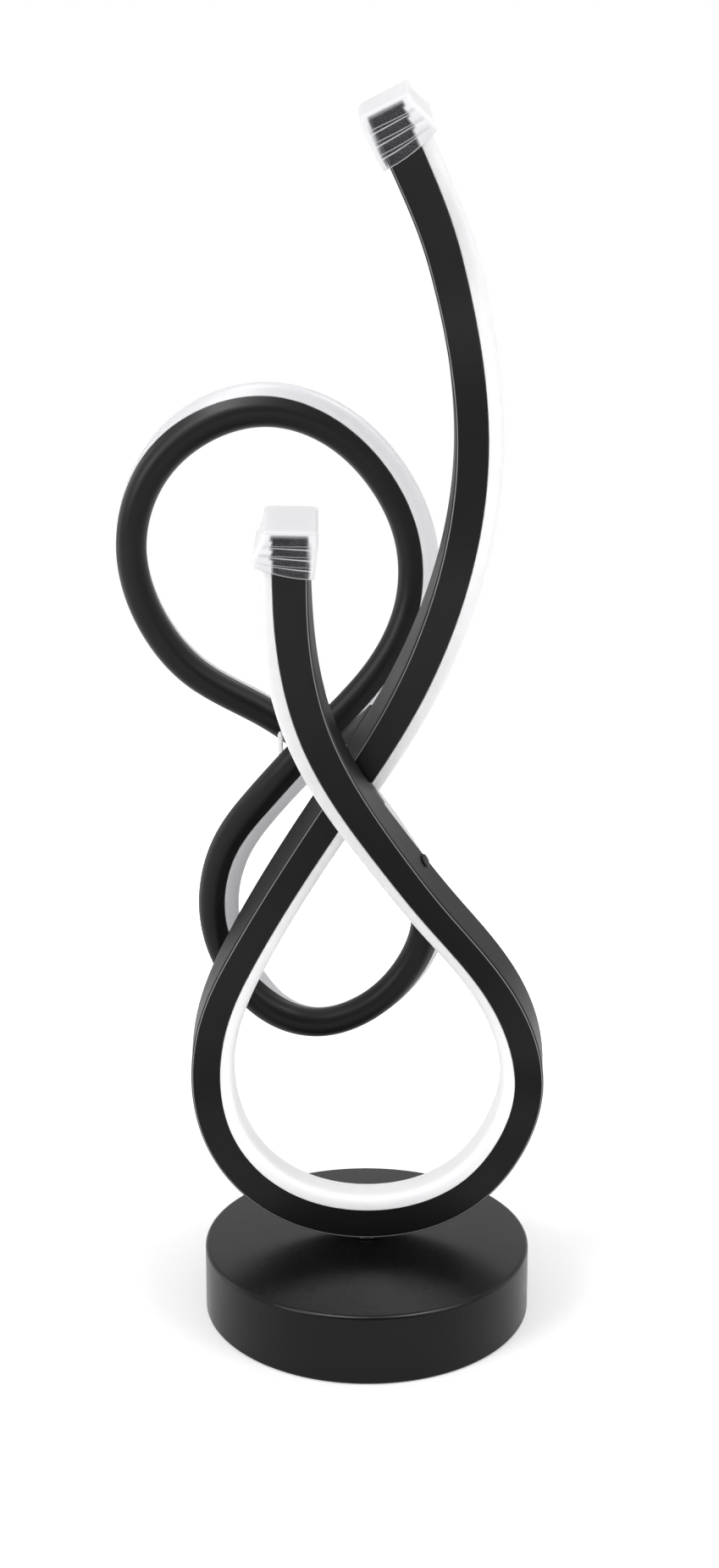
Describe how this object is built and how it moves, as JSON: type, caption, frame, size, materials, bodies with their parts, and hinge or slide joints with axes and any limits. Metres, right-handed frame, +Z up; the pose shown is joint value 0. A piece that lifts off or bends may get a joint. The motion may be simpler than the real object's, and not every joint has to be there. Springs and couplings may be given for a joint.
{
  "type": "sculptural table lamp",
  "caption": "Sculptural table lamp: black bent channel ribbons with milky domed light covers and clear end caps, standing on a round weighted base.",
  "frame": {"origin": "centre of the foot pad's underside, on the surface that the lamp stands on", "axes": "+Z up, -Y towards the viewer that the picture takes, +X to that viewer's right; the power socket is at +Y"},
  "size_m": [0.1615, 0.1476, 0.4097],
  "materials": {
    "black_satin_paint": "satin black powder coat",
    "milky_silicone": "translucent milky, satin",
    "clear_silicone": "clear, slightly frosted",
    "cast_iron": "rough cast",
    "zinc_plated_steel": "zinc plated",
    "black_oxide_steel": "black oxide",
    "black_foam": "matte foam",
    "board_laminate": "green solder mask",
    "white_strip_laminate": "white solder mask",
    "copper_winding": "enamelled copper",
    "dark_sleeve": "plastic sleeve",
    "terminal_plastic": "moulded",
    "red_insulation": "smooth",
    "black_insulation": "smooth",
    "black_moulding": "moulded"
  },
  "bodies": {
    "root": {"base_shell": "black_satin_paint", "foot_pad": "black_foam", "bottom_plate": "zinc_plated_steel", "ballast_ring": "cast_iron", "ballast_bolt_left": "zinc_plated_steel", "ballast_bolt_right": "zinc_plated_steel", "mounting_bar": "zinc_plated_steel", "plate_screw_1": "zinc_plated_steel", "plate_screw_2": "zinc_plated_steel", "plate_screw_3": "zinc_plated_steel", "plate_screw_4": "zinc_plated_steel", "stem_tube": "zinc_plated_steel", "stem_spacer": "zinc_plated_steel", "stem_nut_upper": "zinc_plated_steel", "stem_nut_lower": "zinc_plated_steel", "stem_lock_washer": "zinc_plated_steel", "power_socket": "black_moulding", "socket_nut": "zinc_plated_steel", "driver_board": "board_laminate", "board_post_left": "zinc_plated_steel", "board_post_right": "zinc_plated_steel", "board_screw_left": "black_oxide_steel", "board_screw_right": "black_oxide_steel", "driver_inductor": "copper_winding", "driver_capacitor": "dark_sleeve", "driver_chip": "black_moulding", "driver_terminal": "terminal_plastic", "supply_lead_positive": "red_insulation", "supply_lead_negative": "black_insulation", "feed_lead_a": "red_insulation", "feed_lead_b": "black_insulation", "front_channel": "black_satin_paint", "front_strip_a": "white_strip_laminate", "front_strip_b": "white_strip_laminate", "front_cover": "milky_silicone", "rear_channel": "black_satin_paint", "rear_strip": "white_strip_laminate", "rear_cover": "milky_silicone", "end_cap_a": "clear_silicone", "end_cap_b": "clear_silicone", "joining_bracket": "black_satin_paint", "bracket_screw_1": "black_oxide_steel", "bracket_screw_2": "black_oxide_steel", "bracket_screw_3": "black_oxide_steel", "bracket_screw_4": "black_oxide_steel", "crossing_plate": "black_satin_paint", "crossing_screw": "black_oxide_steel", "crossing_post": "milky_silicone", "clamp_screw": "black_oxide_steel", "bridge_lead": "black_insulation"}
  },
  "joints": []
}
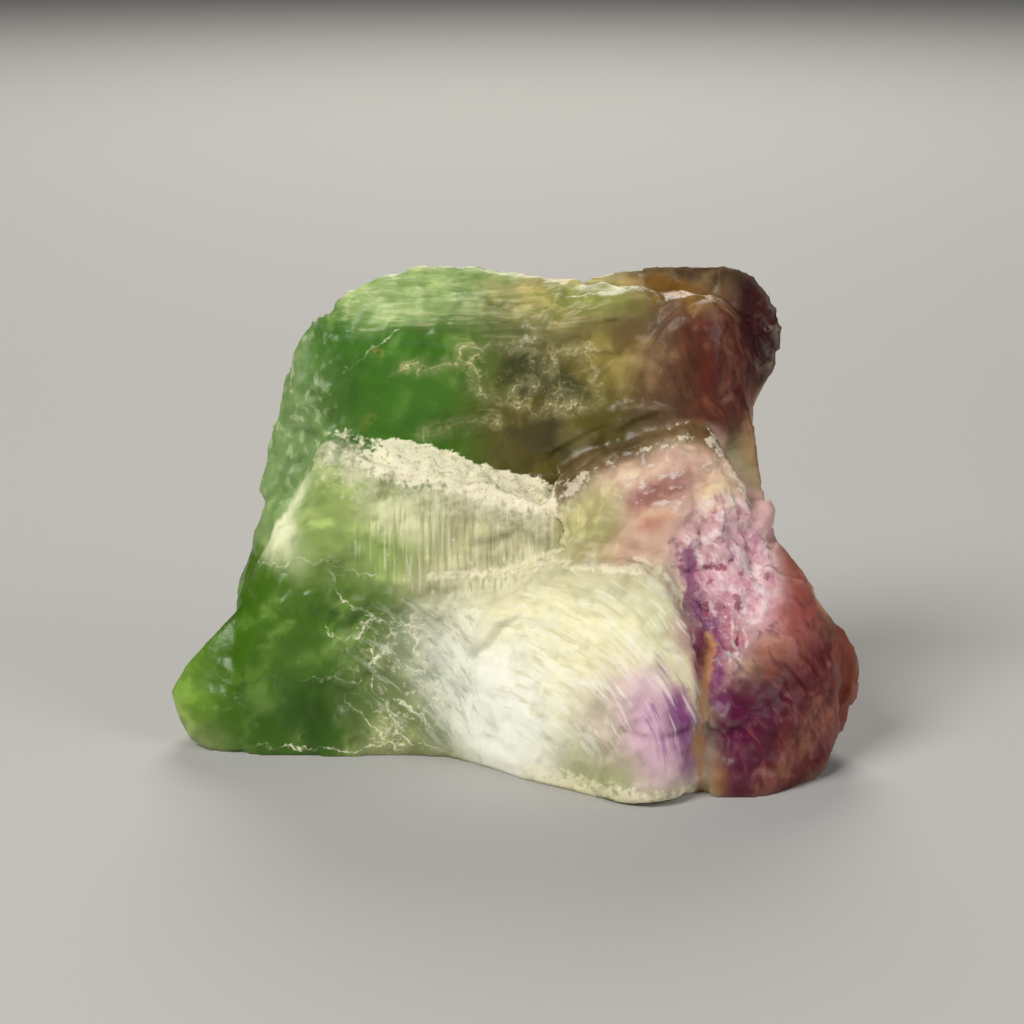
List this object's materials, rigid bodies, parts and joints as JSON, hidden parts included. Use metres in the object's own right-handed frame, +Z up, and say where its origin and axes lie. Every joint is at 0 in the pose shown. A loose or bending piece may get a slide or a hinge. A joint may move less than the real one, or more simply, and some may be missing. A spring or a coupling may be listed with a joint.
{
  "type": "rough fluorite",
  "caption": "Rough piece of fluorite broken from a vein, green to clear to purple, with a broken shelf across its face, that stands on a flat base.",
  "frame": {"origin": "middle of the stone's footprint box, on the surface it stands on", "axes": "+X to the viewer's right along the stone's length, +Y from the viewer towards the back, +Z up"},
  "size_m": [0.0654, 0.032, 0.0449],
  "materials": {
    "fluorite": "translucent, broken surface, glossy on cleavage faces and matt on the crust"
  },
  "bodies": {
    "root": {"fluorite": "fluorite"}
  },
  "joints": []
}
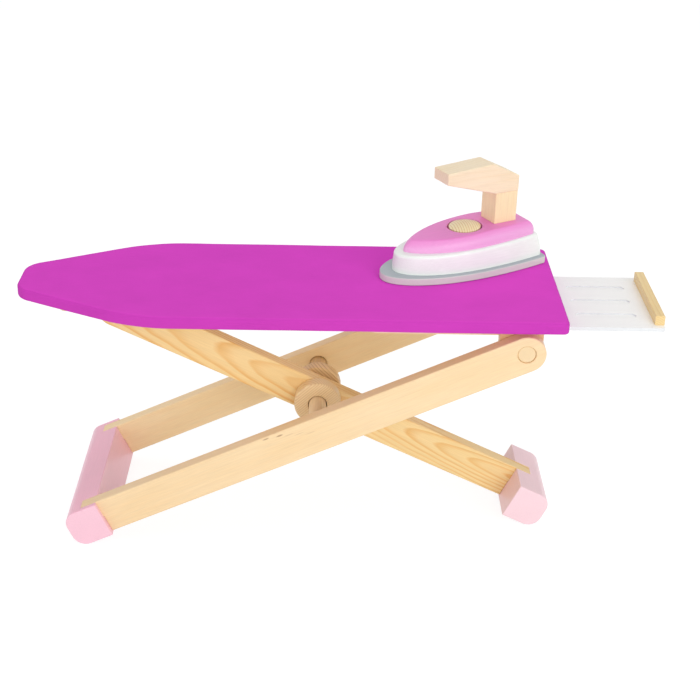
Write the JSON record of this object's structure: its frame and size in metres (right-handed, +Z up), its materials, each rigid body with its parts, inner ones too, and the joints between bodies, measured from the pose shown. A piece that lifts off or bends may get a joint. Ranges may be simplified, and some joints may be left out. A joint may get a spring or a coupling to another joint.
{
  "type": "toy ironing board",
  "caption": "Low wooden toy ironing board with a cloth cover, folding crossed legs, a pull-out iron rest and a toy iron standing on it.",
  "frame": {"origin": "on the floor, below the middle of the board's length and width, with the board as it stands open", "axes": "+X along the board from its narrow nose to the iron rest, +Y to the rear, +Z up"},
  "size_m": [0.675, 0.2231, 0.3908],
  "materials": {
    "cover_cloth": "plain woven cotton, deep pink",
    "padding": "soft felt",
    "panel_wood": "plain plywood",
    "pine": "clear satin lacquer on pine",
    "dowel_wood": "plain turned hardwood",
    "end_grain_wood": "clear satin lacquer",
    "foot_paint": "light pink satin lacquer on wood",
    "tray_paint": "white satin lacquer on board",
    "sole_paint": "grey satin lacquer on wood",
    "body_paint": "white satin lacquer on wood",
    "cap_paint": "pink satin lacquer on wood",
    "screw_steel": "zinc plated"
  },
  "bodies": {
    "board": {"board_panel": "panel_wood", "padding": "padding", "cover_cloth": "cover_cloth", "hinge_block_front": "pine", "hinge_block_rear": "pine", "top_pivot_dowel": "dowel_wood", "tray_runner_front": "pine", "tray_runner_rear": "pine", "tray_stop_strip": "pine", "leg_rail_front": "pine", "leg_rail_rear": "pine", "panel_screws": "screw_steel"},
    "outer_legs": {"outer_leg_front": "pine", "outer_leg_rear": "pine", "left_foot_bar": "foot_paint", "centre_pivot_dowel": "dowel_wood", "spacer_disc_rear": "end_grain_wood"},
    "centre_leg_frame": {"centre_leg": "pine", "right_foot_bar": "foot_paint", "spacer_disc_front": "end_grain_wood", "leg_end_dowel": "dowel_wood"},
    "tray": {"tray_panel": "tray_paint", "tray_end_bar": "pine", "tray_bar_pins": "dowel_wood", "tray_stop_pegs": "dowel_wood"},
    "iron": {"iron_sole": "sole_paint", "iron_body": "body_paint", "iron_cap": "cap_paint", "iron_post": "pine", "iron_grip": "pine", "iron_handle_dowels": "dowel_wood", "iron_dial_pin": "dowel_wood", "iron_sole_screws": "screw_steel"},
    "dial": {"iron_dial": "end_grain_wood"}
  },
  "joints": [
    {"name": "legs_fold", "type": "hinge", "parent": "board", "child": "outer_legs", "pos_m": [0.245, 0, 0.23471], "axis": [0, 1, 0], "range_deg": [0, 19]},
    {"name": "centre_leg_fold", "type": "hinge", "parent": "outer_legs", "child": "centre_leg_frame", "pos_m": [0.03133, 0, 0.13688], "axis": [0, 1, 0], "range_deg": [-37.62, 0]},
    {"name": "tray_slide", "type": "slide", "parent": "board", "child": "tray", "axis": [-1, 0, 0], "range_m": [0, 0.094]},
    {"name": "iron_lift", "type": "slide", "parent": "board", "child": "iron", "axis": [0, 0, 1], "range_m": [0, 0.15]},
    {"name": "iron_dial_turn", "type": "hinge", "parent": "iron", "child": "dial", "pos_m": [0.18764, 0.05047, 0.32035], "axis": [-0.0567, -0.0308, 0.9979], "continuous": true}
  ],
  "couplings": [
    {"joint": "centre_leg_fold", "follows": "legs_fold", "ratio": -1.98}
  ]
}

(EXERCISE DETAILS): Each record above should be output again exactly.

(EXPECTED OUTPUT):
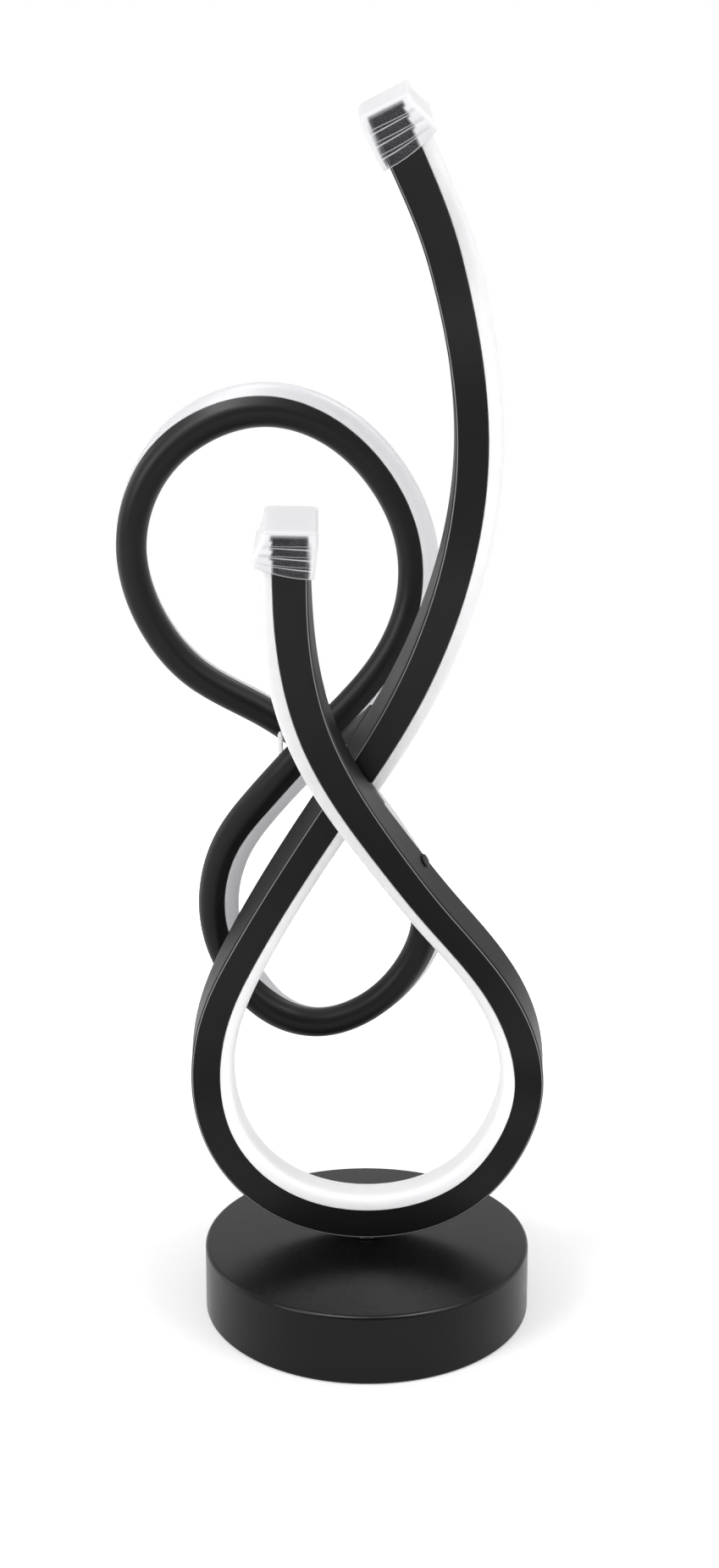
Describe how this object is built and how it moves, as JSON: type, caption, frame, size, materials, bodies with their parts, and hinge or slide joints with axes and any limits. Metres, right-handed frame, +Z up; the pose shown is joint value 0. A piece that lifts off or bends may get a joint. The motion may be simpler than the real object's, and not every joint has to be there. Springs and couplings may be given for a joint.
{
  "type": "sculptural table lamp",
  "caption": "Sculptural table lamp: black bent channel ribbons with milky domed light covers and clear end caps, standing on a round weighted base.",
  "frame": {"origin": "centre of the foot pad's underside, on the surface that the lamp stands on", "axes": "+Z up, -Y towards the viewer that the picture takes, +X to that viewer's right; the power socket is at +Y"},
  "size_m": [0.1615, 0.1476, 0.4097],
  "materials": {
    "black_satin_paint": "satin black powder coat",
    "milky_silicone": "translucent milky, satin",
    "clear_silicone": "clear, slightly frosted",
    "cast_iron": "rough cast",
    "zinc_plated_steel": "zinc plated",
    "black_oxide_steel": "black oxide",
    "black_foam": "matte foam",
    "board_laminate": "green solder mask",
    "white_strip_laminate": "white solder mask",
    "copper_winding": "enamelled copper",
    "dark_sleeve": "plastic sleeve",
    "terminal_plastic": "moulded",
    "red_insulation": "smooth",
    "black_insulation": "smooth",
    "black_moulding": "moulded"
  },
  "bodies": {
    "root": {"base_shell": "black_satin_paint", "foot_pad": "black_foam", "bottom_plate": "zinc_plated_steel", "ballast_ring": "cast_iron", "ballast_bolt_left": "zinc_plated_steel", "ballast_bolt_right": "zinc_plated_steel", "mounting_bar": "zinc_plated_steel", "plate_screw_1": "zinc_plated_steel", "plate_screw_2": "zinc_plated_steel", "plate_screw_3": "zinc_plated_steel", "plate_screw_4": "zinc_plated_steel", "stem_tube": "zinc_plated_steel", "stem_spacer": "zinc_plated_steel", "stem_nut_upper": "zinc_plated_steel", "stem_nut_lower": "zinc_plated_steel", "stem_lock_washer": "zinc_plated_steel", "power_socket": "black_moulding", "socket_nut": "zinc_plated_steel", "driver_board": "board_laminate", "board_post_left": "zinc_plated_steel", "board_post_right": "zinc_plated_steel", "board_screw_left": "black_oxide_steel", "board_screw_right": "black_oxide_steel", "driver_inductor": "copper_winding", "driver_capacitor": "dark_sleeve", "driver_chip": "black_moulding", "driver_terminal": "terminal_plastic", "supply_lead_positive": "red_insulation", "supply_lead_negative": "black_insulation", "feed_lead_a": "red_insulation", "feed_lead_b": "black_insulation", "front_channel": "black_satin_paint", "front_strip_a": "white_strip_laminate", "front_strip_b": "white_strip_laminate", "front_cover": "milky_silicone", "rear_channel": "black_satin_paint", "rear_strip": "white_strip_laminate", "rear_cover": "milky_silicone", "end_cap_a": "clear_silicone", "end_cap_b": "clear_silicone", "joining_bracket": "black_satin_paint", "bracket_screw_1": "black_oxide_steel", "bracket_screw_2": "black_oxide_steel", "bracket_screw_3": "black_oxide_steel", "bracket_screw_4": "black_oxide_steel", "crossing_plate": "black_satin_paint", "crossing_screw": "black_oxide_steel", "crossing_post": "milky_silicone", "clamp_screw": "black_oxide_steel", "bridge_lead": "black_insulation"}
  },
  "joints": []
}
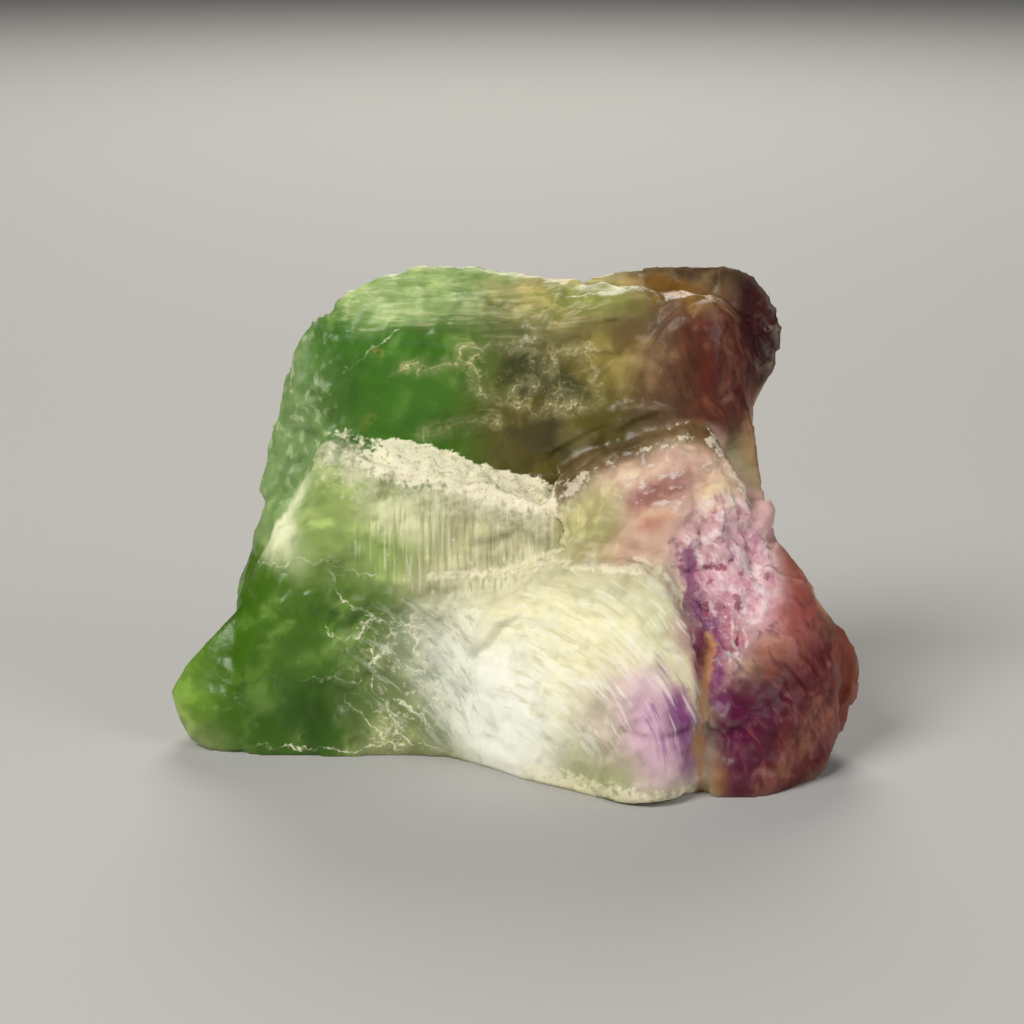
List this object's materials, rigid bodies, parts and joints as JSON, hidden parts included. Use metres in the object's own right-handed frame, +Z up, and say where its origin and axes lie. Every joint is at 0 in the pose shown. A loose or bending piece may get a slide or a hinge. A joint may move less than the real one, or more simply, and some may be missing. A spring or a coupling may be listed with a joint.
{
  "type": "rough fluorite",
  "caption": "Rough piece of fluorite broken from a vein, green to clear to purple, with a broken shelf across its face, that stands on a flat base.",
  "frame": {"origin": "middle of the stone's footprint box, on the surface it stands on", "axes": "+X to the viewer's right along the stone's length, +Y from the viewer towards the back, +Z up"},
  "size_m": [0.0654, 0.032, 0.0449],
  "materials": {
    "fluorite": "translucent, broken surface, glossy on cleavage faces and matt on the crust"
  },
  "bodies": {
    "root": {"fluorite": "fluorite"}
  },
  "joints": []
}
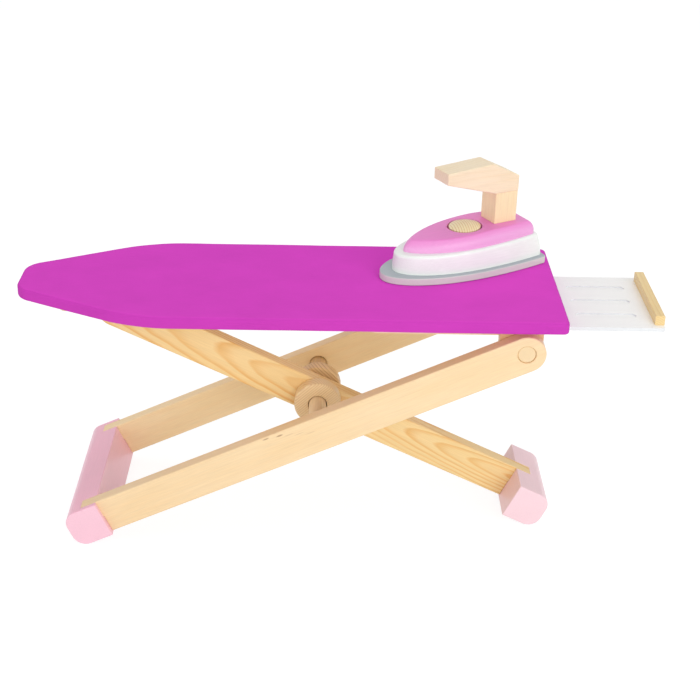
Write the JSON record of this object's structure: its frame and size in metres (right-handed, +Z up), its materials, each rigid body with its parts, inner ones too, and the joints between bodies, measured from the pose shown. A piece that lifts off or bends may get a joint. Ranges may be simplified, and some joints may be left out. A joint may get a spring or a coupling to another joint.
{
  "type": "toy ironing board",
  "caption": "Low wooden toy ironing board with a cloth cover, folding crossed legs, a pull-out iron rest and a toy iron standing on it.",
  "frame": {"origin": "on the floor, below the middle of the board's length and width, with the board as it stands open", "axes": "+X along the board from its narrow nose to the iron rest, +Y to the rear, +Z up"},
  "size_m": [0.675, 0.2231, 0.3908],
  "materials": {
    "cover_cloth": "plain woven cotton, deep pink",
    "padding": "soft felt",
    "panel_wood": "plain plywood",
    "pine": "clear satin lacquer on pine",
    "dowel_wood": "plain turned hardwood",
    "end_grain_wood": "clear satin lacquer",
    "foot_paint": "light pink satin lacquer on wood",
    "tray_paint": "white satin lacquer on board",
    "sole_paint": "grey satin lacquer on wood",
    "body_paint": "white satin lacquer on wood",
    "cap_paint": "pink satin lacquer on wood",
    "screw_steel": "zinc plated"
  },
  "bodies": {
    "board": {"board_panel": "panel_wood", "padding": "padding", "cover_cloth": "cover_cloth", "hinge_block_front": "pine", "hinge_block_rear": "pine", "top_pivot_dowel": "dowel_wood", "tray_runner_front": "pine", "tray_runner_rear": "pine", "tray_stop_strip": "pine", "leg_rail_front": "pine", "leg_rail_rear": "pine", "panel_screws": "screw_steel"},
    "outer_legs": {"outer_leg_front": "pine", "outer_leg_rear": "pine", "left_foot_bar": "foot_paint", "centre_pivot_dowel": "dowel_wood", "spacer_disc_rear": "end_grain_wood"},
    "centre_leg_frame": {"centre_leg": "pine", "right_foot_bar": "foot_paint", "spacer_disc_front": "end_grain_wood", "leg_end_dowel": "dowel_wood"},
    "tray": {"tray_panel": "tray_paint", "tray_end_bar": "pine", "tray_bar_pins": "dowel_wood", "tray_stop_pegs": "dowel_wood"},
    "iron": {"iron_sole": "sole_paint", "iron_body": "body_paint", "iron_cap": "cap_paint", "iron_post": "pine", "iron_grip": "pine", "iron_handle_dowels": "dowel_wood", "iron_dial_pin": "dowel_wood", "iron_sole_screws": "screw_steel"},
    "dial": {"iron_dial": "end_grain_wood"}
  },
  "joints": [
    {"name": "legs_fold", "type": "hinge", "parent": "board", "child": "outer_legs", "pos_m": [0.245, 0, 0.23471], "axis": [0, 1, 0], "range_deg": [0, 19]},
    {"name": "centre_leg_fold", "type": "hinge", "parent": "outer_legs", "child": "centre_leg_frame", "pos_m": [0.03133, 0, 0.13688], "axis": [0, 1, 0], "range_deg": [-37.62, 0]},
    {"name": "tray_slide", "type": "slide", "parent": "board", "child": "tray", "axis": [-1, 0, 0], "range_m": [0, 0.094]},
    {"name": "iron_lift", "type": "slide", "parent": "board", "child": "iron", "axis": [0, 0, 1], "range_m": [0, 0.15]},
    {"name": "iron_dial_turn", "type": "hinge", "parent": "iron", "child": "dial", "pos_m": [0.18764, 0.05047, 0.32035], "axis": [-0.0567, -0.0308, 0.9979], "continuous": true}
  ],
  "couplings": [
    {"joint": "centre_leg_fold", "follows": "legs_fold", "ratio": -1.98}
  ]
}